Ganze eineinhalb Jahre lang sucht die Band nach der musikalischen Formel, die «X&Y» ausmachen soll. Der Song «Talk» interpoliert Kraftwerks «Computer Liebe». Auf dem Hidden Track «Til Kingdom Come» sollte Johnny Cash singen, der den Aufnahmetermin aber nicht mehr erlebt. Coldplay wollen elektrischer, grösser und stadiontauglich werden, aber dennoch nach den früheren Coldplay klingen. Ein Plan der zum Scheitern verurteilt ist.

Coldplay – Talk

Das Releasedatum von «X&Y» wird schliesslich nach hinten verschoben – so dass die Aktien der Plattenfirma zu serbeln beginnen, womit der Druck von aussen steigt. Auch Band-intern wird gezweifelt. Die eine Hälfte der Band steht hinter dem neuen Material, die andere weniger. «Wir wissen wo wir sind, aber wir wissen nicht wieso», sagt Gitarrist Jonny Buckland gegenüber SRF, kurz vor dem Release von «X&Y» am 6. Juni 2005.

Coldplay Cover X&Y
Legende: Per Telegrafencode in die Charts: Das Albumcover von «X&Y» Warner Music

Das grösste Plus des Albums ist dessen kommerzieller Erfolg. Es wird das bestverkaufte Album des Jahres, und Coldplay sind ready für noch grössere Stadien. Der gigantische Abstrich ist, dass man diesen 13 Songs anhört, dass sie für diese Stadien geschrieben sind. Mit «X&Y» wird der Coldplay-typische Bombast-Pop geboren, mit dem sich die Band für die kommenden 20 Jahre zum Massenphänomen mausert.

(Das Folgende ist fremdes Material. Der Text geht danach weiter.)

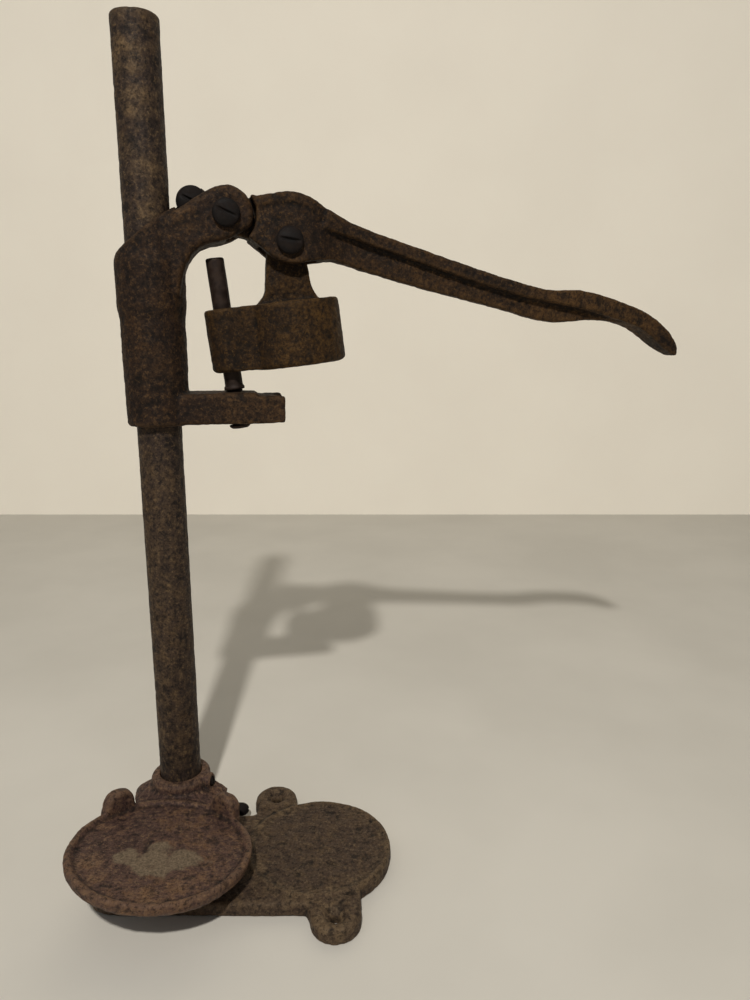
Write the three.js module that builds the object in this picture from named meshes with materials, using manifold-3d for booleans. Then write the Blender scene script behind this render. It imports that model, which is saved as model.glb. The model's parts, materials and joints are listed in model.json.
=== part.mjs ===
// A lever-operated bench press on a pipe column, in millimetres, +Z up.
// The origin is on the column's axis at the underside of the base. +X runs along the base's straight
// front edge towards the round pad, and -Y is the front. The head is turned by HEAD_YAW about the
// column, so its pieces are drawn in the head's own frame: x out along the arms, y across them.
import * as THREE from "three";
import { mergeVertices } from "three/addons/utils/BufferGeometryUtils.js";
import Module from "manifold-3d";

const wasm = await Module();
wasm.setup();

// ---- Driving dimensions ----

const GAP = 0.3; // between touching pieces
const EDGE = 2; // rounding along the edges of castings
const WIDE_STEPS = 48; // facets round the dish and the pad
const ROUND_STEPS = 32; // facets round a large circle
const SMALL_STEPS = 16; // facets round a small one

const COLUMN_R = 12.7; // 1 inch tube, 25.4 mm outside
const COLUMN_WALL = 2.6;
const COLUMN_TOP = 475;
const COLUMN_BOTTOM = 3;
const BORE_R = COLUMN_R + 0.4; // of everything that slides or turns on the column

const BASE_THICK = 9;
const BOSS_R = 19;
const BOSS_TOP = 16;
const PAD = { x: 92, y: -40, r: 43.8, rim: 3, top: 9.9, floor: 9 };
const EARS = [
  { x: 60.5, y: 8.5, r: 13.5, top: 9.5, holeY: 8.5 },
  { x: 105.3, y: -93.3, r: 14, top: 9, holeY: -95.5 },
];
const EAR_HOLE_R = 2.9;
const EAR_SINK_R = 7;
const EAR_SINK = 3.2; // depth of the countersink

// The column's set screw lies along +X beside the plate, its round slotted head at the outer end.
const SET_SCREW = { y: -3, z: 7.8, shank: 3, head: 4.2, seat: 36, end: 44 };

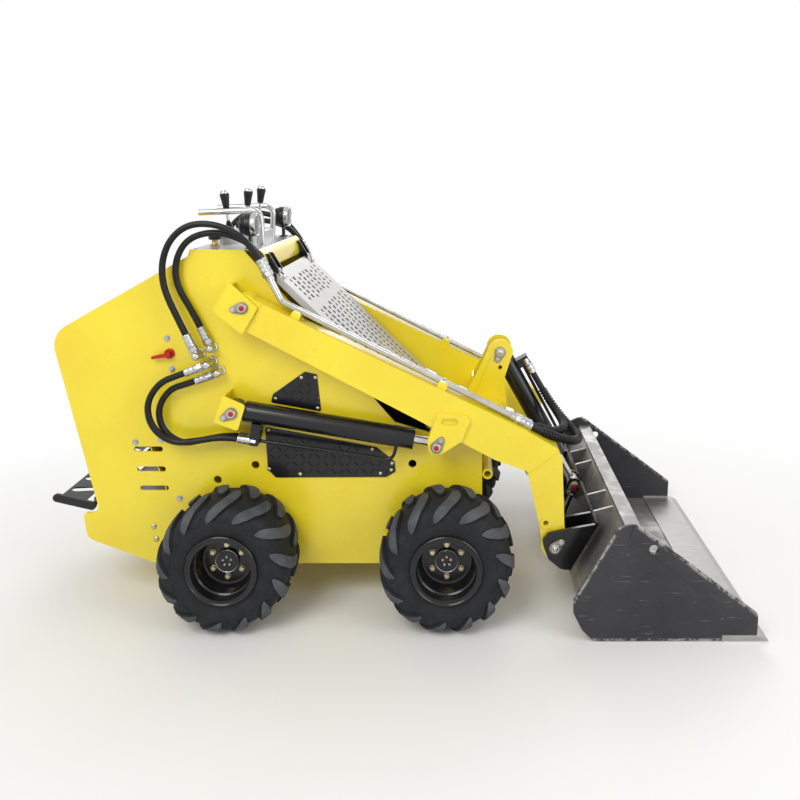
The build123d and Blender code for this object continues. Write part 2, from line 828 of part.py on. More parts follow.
# Port block near each barrel's base, and the steel line that leads from it to the head
port_start, port_end = 66, 98
port_block_width = 48
port_inset = 12
line_radius = 6
line_end_inset = 56


def cylinder_barrel(base, tip, length, eye_width, mid_y, port_reach, line_depth, line_bend):
    """Hollow barrel from base towards tip at Y = -mid_y; its ports reach out to one side of its axis."""
    angle = toward(base, tip)[1]
    axis_dir = (cos(radians(angle)), 0, sin(radians(angle)))
    with BuildPart() as barrel:
        with BuildSketch(side_plane(mid_y - eye_width / 2)):
            with Locations(base):
                Circle(barrel_eye_radius)
        extrude(amount=eye_width)
        root = Plane(origin=(*base[:1], -mid_y, base[1]), x_dir=(0, 1, 0), z_dir=axis_dir)
        with BuildSketch(root):
            Circle(barrel_eye_radius - 2)
        extrude(amount=barrel_eye_radius + 6)
        with BuildSketch(root.offset(barrel_eye_radius + 4)):
            Circle(barrel_radius)
        extrude(amount=length - barrel_eye_radius - 4)
        with BuildSketch(root.offset(barrel_eye_radius + 16)):
            Circle(barrel_bore)
        extrude(amount=length - barrel_eye_radius - 16 - gland_length, mode=Mode.SUBTRACT)
        wall = (barrel_bore + barrel_radius) / 2 * (1 if port_reach > 0 else -1)
        with BuildSketch(side_plane(mid_y - port_block_width / 2)):
            add(outline([
                (*along(base, angle, port_start, wall), 0),
                (*along(base, angle, port_start, port_reach), 3),
                (*along(base, angle, port_end, port_reach), 3),
                (*along(base, angle, port_end, wall), 0),
            ]))
        extrude(amount=port_block_width)
        with BuildLine() as line_path:
            FilletPolyline(
                *[(x, -mid_y, z) for x, z in (
                    along(base, angle, port_end - 2, line_depth),
                    along(base, angle, length - line_end_inset - 4, line_depth * 0.9),
                    along(base, angle, length - line_end_inset, wall),
                )],
                radius=line_bend,
            )
        with BuildSketch(Plane(origin=line_path.line @ 0, z_dir=line_path.line % 0)):
            Circle(line_radius)
        sweep()
        with BuildSketch(root.offset(barrel_eye_radius + 16)):
            Circle(rod_radius + running_fit)
        extrude(amount=length, mode=Mode.SUBTRACT)
        with BuildSketch(side_plane(mid_y - eye_width / 2)):
            with Locations(base):
                Circle(cylinder_pin_radius + running_fit)
        extrude(amount=eye_width, mode=Mode.SUBTRACT)
    return barrel


def cylinder_rod(base, tip, piston_at, eye_width, mid_y):
    """Rod with its piston inside the barrel and its eye at the tip, at Y = -mid_y."""
    reach, angle = toward(base, tip)
    axis_dir = (cos(radians(angle)), 0, sin(radians(angle)))
    with BuildPart() as rod:
        root = Plane(origin=(*base[:1], -mid_y, base[1]), x_dir=(0, 1, 0), z_dir=axis_dir)
        with BuildSketch(root.offset(piston_at)):
            Circle(barrel_bore - running_fit)
        extrude(amount=piston_length)
        with BuildSketch(root.offset(piston_at + piston_length)):
            Circle(rod_radius)
        extrude(amount=reach - piston_at - piston_length - rod_eye_bore - 4)
        with BuildSketch(side_plane(mid_y - eye_width / 2)):
            with Locations(tip):
                Circle(rod_eye_radius)
        extrude(amount=eye_width)
        with BuildSketch(side_plane(mid_y - eye_width / 2)):
            with Locations(tip):
                Circle(rod_eye_bore)
        extrude(amount=eye_width, mode=Mode.SUBTRACT)
    return rod


lift_base, lift_tip = (base_x, base_z), (rod_pin_x, rod_pin_z)
lift_piston_at = 70
lift_port_reach, lift_line_depth, lift_line_bend = -106, -94, 26
lift_barrel = cylinder_barrel(
    lift_base, lift_tip, lift_barrel_length, barrel_eye_width, arm_mid_y,
    lift_port_reach, lift_line_depth, lift_line_bend,
)
save("lift_barrel_r", lift_barrel)
save("lift_barrel_l", left_of(lift_barrel))
lift_rod = cylinder_rod(lift_base, lift_tip, lift_piston_at, rod_eye_width, arm_mid_y)
save("lift_rod_r", lift_rod)
save("lift_rod_l", left_of(lift_rod))

tilt_base, tilt_tip = (tower_x, tower_z), (tilt_eye_x, tilt_eye_z)
tilt_eye_width = 56
tilt_piston_at = 190
tilt_port_reach, tilt_line_depth, tilt_line_bend = 80, 50, 10
save("tilt_barrel", cylinder_barrel(
    tilt_base, tilt_tip, tilt_barrel_length, barrel_eye_width, 0,
    tilt_port_reach, tilt_line_depth, tilt_line_bend,
))
save("tilt_rod", cylinder_rod(tilt_base, tilt_tip, tilt_piston_at, tilt_eye_width, 0))

# Quick attach: a plate across the bucket's back, clevises round the arms' ends and ears at the middle
back_length, back_angle = toward(back_low, back_high)


def behind_back(t, depth):
    """Side-view point at t up the bucket's back edge and depth behind it."""
    return along(back_low, back_angle, t, depth)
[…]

Chris Martin: «Einige Leute mochten unser erstes Album nicht»

Mit «X&Y» werden sie für ein Indie-Fansegment zunehmend uninteressant. Dies muss Coldplay nicht kümmern, aber irgendwas ist bei «X&Y» mit ihrem Songwriting passiert.

Die Intimität ist weg

Auf «X&Y» gibt's keinen wirklich schlechten Song. Auf Albumlänge verfallen sie jedoch einer etwas gefälligen Eintönigkeit. Da fehlt die Reibung, die eingängigen, aber nicht plumpen Melodien, die musikalischen Kontraste – alles, was Coldplay in ihren ersten zwei Alben so fantastisch zur Schau stellten klingt hier nach einer etwas uninspirierten Umarmung.

Coldplay – Speed of Sound

Das ist eine Sicht auf «X&Y». Andererseits ist das Album eine bewusste Weichenstellung: Coldplay können 2005 nicht mehr mit akustischer «Parachutes»-Intimität auffahren, weil sie Songs liefern müssen, die mit Durchschlagkraft bis in die hintersten Ränge der Stadien mitsingbar sind. Der Entscheid, sich nach der Decke zu strecken, schlägt sich auch in der pompösen Produktion nieder und schafft die Blaupause für spätere Stadion-Acts von Mumford & Sons bis Imagine Dragons.

Der Anfang vom Ende

Mit «X&Y» wird zudem der Grundstein für die Coldplay-Farb-Identität gelegt: das bunte Corporate Design, das sich künftig in Kleidung, Albumcovers und Leuchtarmbändchen niederschlägt. Damit entsteht auch der Geist des Zugehörigkeitsgefühls, von dem Fans nach Coldplay-Konzerten schwärmen.

Coldplay 2005 in Lissabon: Nominiert für einen MTV Europe Award «Best Album»
Legende: Coldplay 2005 in Lissabon: Nominiert für einen MTV Europe Award «Best Album» Getty Images/John Rogers

Das Album steht letztlich für den Anfang vom Ende einer Band, deren Sound einmal nach Bandraum getönt hat. Ein weiteres Ende ist 20 Jahre später erneut in Sicht: Coldplay geben 2025 in dieser Form angeblich ihr letztes Album raus. Auch dieses Ende könnte aber ein Neuanfang sein.